A visão da mulher como ser inferior em inteligência e espírito, no físico, fútil, tem sido utilizada para negar direitos à mulher. Exemplos disso são o capítulo "A Educação de Sofia", no Emílio de Jean-Jacques Rousseau, um clássico do antifeminismo; o argumento dos opositores ao sufrágio feminino, que diziam, se as mulheres votarem, escutarão a opinião de suas costureiras (preconceito de sexo e de classe social); e, mais recentemente, decisões do STF, que em pleno início da década de 1980 julgavam constitucional a exclusão das mulheres de concursos para delegado de polícia!
Recentemente, ouvi, estupefata, colega que considero muito, dizer que entendia ser direito de um restaurante impedir a entrada de mulher "desacompanhada" em suas dependências, a fim de coibir a "prostituição". Ou seja, mulher que sai só é vista como prostituta por presunção.

Por outro lado, a idealização da mulher impõe-lhe muitas obrigações, que se resumem em duas palavras: perfeição e sacrifício.

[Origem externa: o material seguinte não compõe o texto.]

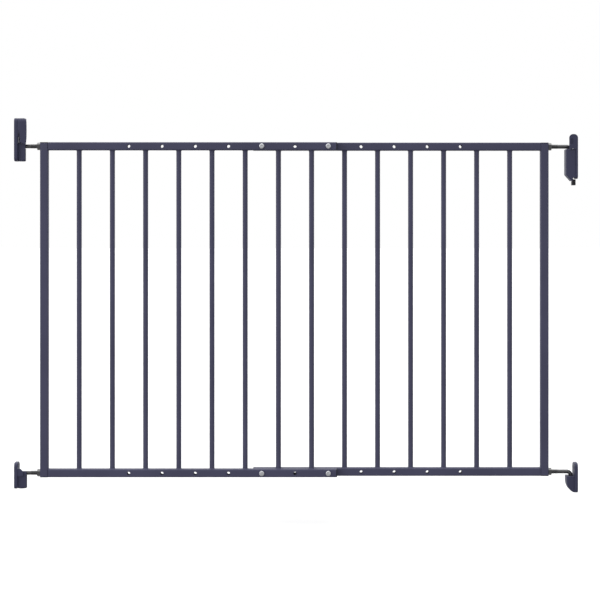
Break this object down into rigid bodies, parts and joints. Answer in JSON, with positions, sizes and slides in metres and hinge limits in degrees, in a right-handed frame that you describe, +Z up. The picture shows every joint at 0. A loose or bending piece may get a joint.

A fim de corresponder ao seu estereótipo idealizado, a mulher tem que ser a melhor filha, esposa, mãe, avó, tia; melhor profissional, chefe, colega, subordinada; melhor estudante; mãe perfeita e que coloca os filhos e a família acima de si mesma; e tem que ser bonita, meiga, bem-vestida, educada, generosa, sensível, solidária, esforçada, mas não competitiva. Não pode querer tomar o namorado, noivo, esposo, de outra; não pode tomar a iniciativa da conquista (isso, nem pensar!); não pode ser agressiva e nem falar num tom imperativo; não pode ser individualista, colocar-se a si mesma em primeiro lugar, nem brincando; dizer que gosta de dinheiro, é feio, coisa de interesseira; lutar pelo poder, ai, ai, ai! Se a mulher de poder comete um deslize ético igualzinho ao cometido por outros homens, o julgamento é muito mais intransigente e severo; como se a norma de regência do caso concreto estatuísse, a mulher não está no poder para ser corrupta, mas para ser melhor do que os homens.


Que a vida das mulheres ainda é mais difícil do que a dos homens, ninguém nega; que são as mulheres que, quase sempre, cuidam das crianças, dos velhos e doentes, também; basta olharmos os números das Nações Unidas para a mulher: são 2/3, dois terços, dos pobres do mundo. E são a quase totalidade de quem faz, de graça trabalhos de enorme valor social: educar e cuidar. A condição feminina, sem dúvida, impacta no psiquismo feminino: quem sofre determinadas experiências é por elas transformado. Agora, pretender que todas as mulheres sejam sensíveis, cuidadoras, altruístas, enfim, que se comportem de acordo com os decretos não-escritos da Perfeição Feminina, e tratar com maior severidade os comportamentos "desviantes" do padrão, nada mais é do que opressão machista. É insistir na imposição da condição feminina, que se opõe, subjugada, à condição humana.

Conhecemos o princípio, os direitos das mulheres também são direitos humanos. Assim, as mulheres têm direitos porque são seres humanos, e não seres perfeitos ou virtuosos, de acordo com idealizações opressoras. E não deixam de ter direitos, acaso desviem-se do padrão de perfeição e virtude que delas ainda se espera.

A mulher tem o direito de ser tão livre quanto o homem, e este, tão livre quanto a mulher.